▶ Job:
Exactly reproduce the lines from the one holding "bake_transform(skirt)" through the final line of the listing below, with both ends included and nothing else.

▶ Given information:
** Begin **

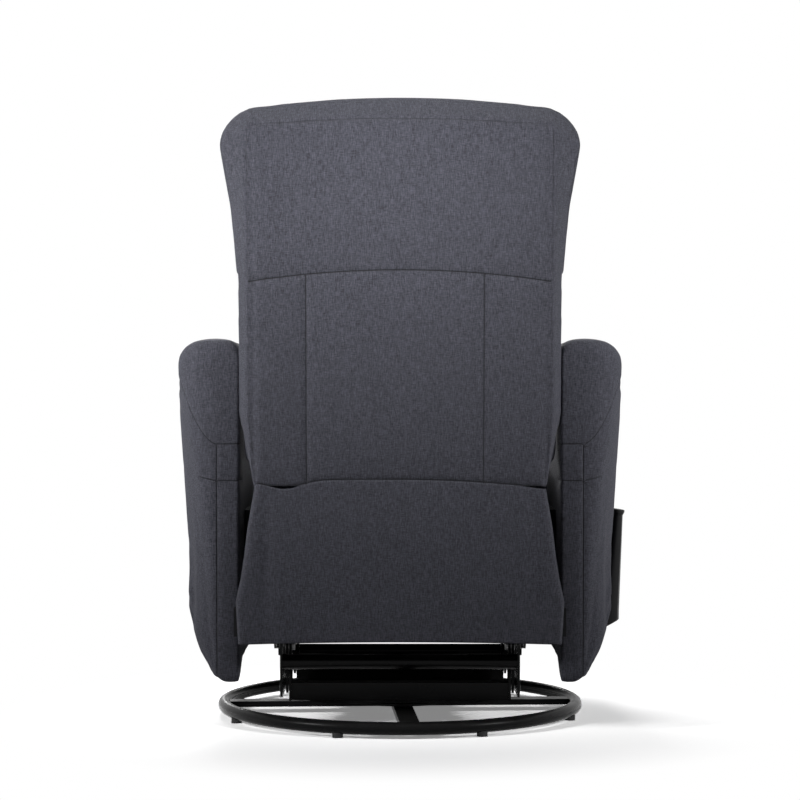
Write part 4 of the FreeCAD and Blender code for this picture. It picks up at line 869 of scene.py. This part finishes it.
lumbar_seams = [lumbar_border, lumbar_channel]
lumbar_cover = cut_cover("back_cushion_cover", "back_cushion", 0.007)
fill_cover(lumbar_cover, lumbar_seams, on_frame, pull=0.006, pressure=4.0, swell=0.024)
finish_cover(lumbar_cover, lumbar_seams, cushion_seam_depth, "back", "back_cushion")


# Head cushion
# A broad pillow on the same frame, whose wings stand out past the outside back. The wings
# widen upwards, and one border seam runs round its face.
wing_heights = [0.392, 0.445, 0.505, 0.560, 0.605, 0.640]
wing_halves = [0.2665, 0.2700, 0.2755, 0.2850, 0.2925, 0.2950]
head_seams = [leaning_border([0.392, 0.680], [-0.025, -0.008])]
head_cover = cut_cover("head_cushion_cover", "head_cushion", 0.007)
fill_cover(head_cover, head_seams, on_frame, pull=0.006, pressure=4.0, swell=0.022)
points = points_of(head_cover)
limit = np.interp(back_local(points)[2], wing_heights, wing_halves)
points[:, 0] = np.clip(points[:, 0], -limit, limit)
set_points(head_cover, points)
finish_cover(head_cover, head_seams, cushion_seam_depth, "back", "head_cushion")


# Footrest pad
# A boxed pad on the footrest board, thinner than the cushions, with a border seam round its
# face and one cross seam.
pad_low, pad_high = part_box("ottoman_pad")
pad_border_y = pad_high.y - 0.018
pad_middle_z = (pad_low.z + pad_high.z) / 2
pad_seam_depth = 0.0025


def pad_border(points):
    """The seam between the face and the boxing."""
    return points[:, 1] - pad_border_y


def pad_cross(points):
    """The seam across the face."""
    return np.where(points[:, 1] < pad_border_y, points[:, 2] - pad_middle_z, 1.0)


def pad_rests(points):
    """The back of the pad lies on the board."""
    return np.clip((points[:, 1] - (pad_high.y - 0.012)) / 0.004, 0, 1)


pad_seams = [pad_border, pad_cross]
pad_cover = cut_cover("footrest_cover", "ottoman_pad", 0.007)
fill_cover(pad_cover, pad_seams, pad_rests, pull=0.005, pressure=4.0, swell=0.014)
finish_cover(pad_cover, pad_seams, pad_seam_depth, "ottoman", "ottoman_pad")


# Rear skirt
# One layer of lined cloth that hangs from the lower edge of the back and is tacked to the
# rear stretcher. It is narrow at the top and flares out to its lower corners.
skirt_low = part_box("back_skirt")[0]
skirt_heights = [0.159, 0.223, 0.262, 0.298, 0.342, 0.414]
skirt_halves = [0.262, 0.2655, 0.2570, 0.2513, 0.2463, 0.2340]
skirt_hem_drop = 0.005
skirt_hem_arch = 0.004
skirt_top_gap = 0.0010
skirt_place_y = 0.3235
skirt_tuck = 0.0065
fold_depth = 0.0045
fold_width = 0.045
sag_depth = 0.0016
edge_turn = 0.010
skirt_cloth = 0.0022
skirt_rows = 72
skirt_columns = 120

bpy.ops.object.select_all(action="DESELECT")
bpy.ops.mesh.primitive_grid_add(x_subdivisions=skirt_columns, y_subdivisions=skirt_rows, size=2)
skirt = bpy.context.object
skirt.name = "rear_skirt"
flat = points_of(skirt)
u = flat[:, 0]
v = (flat[:, 1] + 1) / 2
top_edge = lower_edge(u) - skirt_top_gap
hem_edge = skirt_low.z - skirt_hem_drop + skirt_hem_arch * (1 - u * u)
z = hem_edge + (top_edge - hem_edge) * v
half = np.interp(z, skirt_heights, skirt_halves)
rear = skirt_place_y - skirt_tuck * (1 - v) ** 2
from_fold = np.abs(u) - 0.90 + 0.10 * (1 - v)
fold = fold_depth * np.exp(-(from_fold / fold_width) ** 2) * np.sin(math.pi * v)
sag = sag_depth * np.sin(3.2 * u + 1.1) * np.sin(math.pi * v) * (1 - np.abs(u)) ** 0.5
edge = edge_turn * np.clip((np.abs(u) - 0.965) / 0.035, 0, 1) ** 2
set_points(skirt, np.stack([u * half, rear - fold - sag - edge, z], axis=1))
bpy.ops.object.mode_set(mode="EDIT")
bpy.ops.mesh.select_all(action="SELECT")
bpy.ops.mesh.normals_make_consistent(inside=False)
bpy.ops.object.mode_set(mode="OBJECT")
thick = skirt.modifiers.new("cloth", "SOLIDIFY")
thick.thickness = skirt_cloth
thick.offset = 0
bpy.ops.object.modifier_apply(modifier=thick.name)
mark = skirt.data.attributes.new("seam", "FLOAT", "POINT")
mark.data.foreach_set("value", np.ones(len(skirt.data.vertices), dtype=np.float32))
bpy.ops.object.shade_smooth()
skirt.data.materials.append(linen)
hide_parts("back_skirt")
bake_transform(skirt)


# Seat straps
# Wide black elastic webbing woven front to back and side to side under the cushion, and
# stapled to the boards of the seat box.
webbing_black = (0.012, 0.012, 0.013, 1.0)
webbing_grey = (0.06, 0.06, 0.064, 1.0)
webbing_pitch = 0.0018
webbing_depth = 0.0004


def webbing_material():
    """Ribbed elastic webbing."""
    made = bpy.data.materials.new("elastic_webbing")
    made.use_nodes = True
    tree = made.node_tree
    surface = tree.nodes["Principled BSDF"]
    weave = place_group(tree, weave_group, Pitch=webbing_pitch)
    tint = mix_colours(tree, weave.outputs["Tone"], webbing_black, webbing_grey)
    tree.links.new(tint, surface.inputs["Base Color"])
    surface.inputs["Roughness"].default_value = 0.8
    bumped(tree, surface, weave.outputs["Height"], webbing_depth)
    return made


dress(["seat_straps"], webbing_material())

** End **

▶ Answer for the task:
bake_transform(skirt)


# Seat straps
# Wide black elastic webbing woven front to back and side to side under the cushion, and
# stapled to the boards of the seat box.
webbing_black = (0.012, 0.012, 0.013, 1.0)
webbing_grey = (0.06, 0.06, 0.064, 1.0)
webbing_pitch = 0.0018
webbing_depth = 0.0004


def webbing_material():
    """Ribbed elastic webbing."""
    made = bpy.data.materials.new("elastic_webbing")
    made.use_nodes = True
    tree = made.node_tree
    surface = tree.nodes["Principled BSDF"]
    weave = place_group(tree, weave_group, Pitch=webbing_pitch)
    tint = mix_colours(tree, weave.outputs["Tone"], webbing_black, webbing_grey)
    tree.links.new(tint, surface.inputs["Base Color"])
    surface.inputs["Roughness"].default_value = 0.8
    bumped(tree, surface, weave.outputs["Height"], webbing_depth)
    return made


dress(["seat_straps"], webbing_material())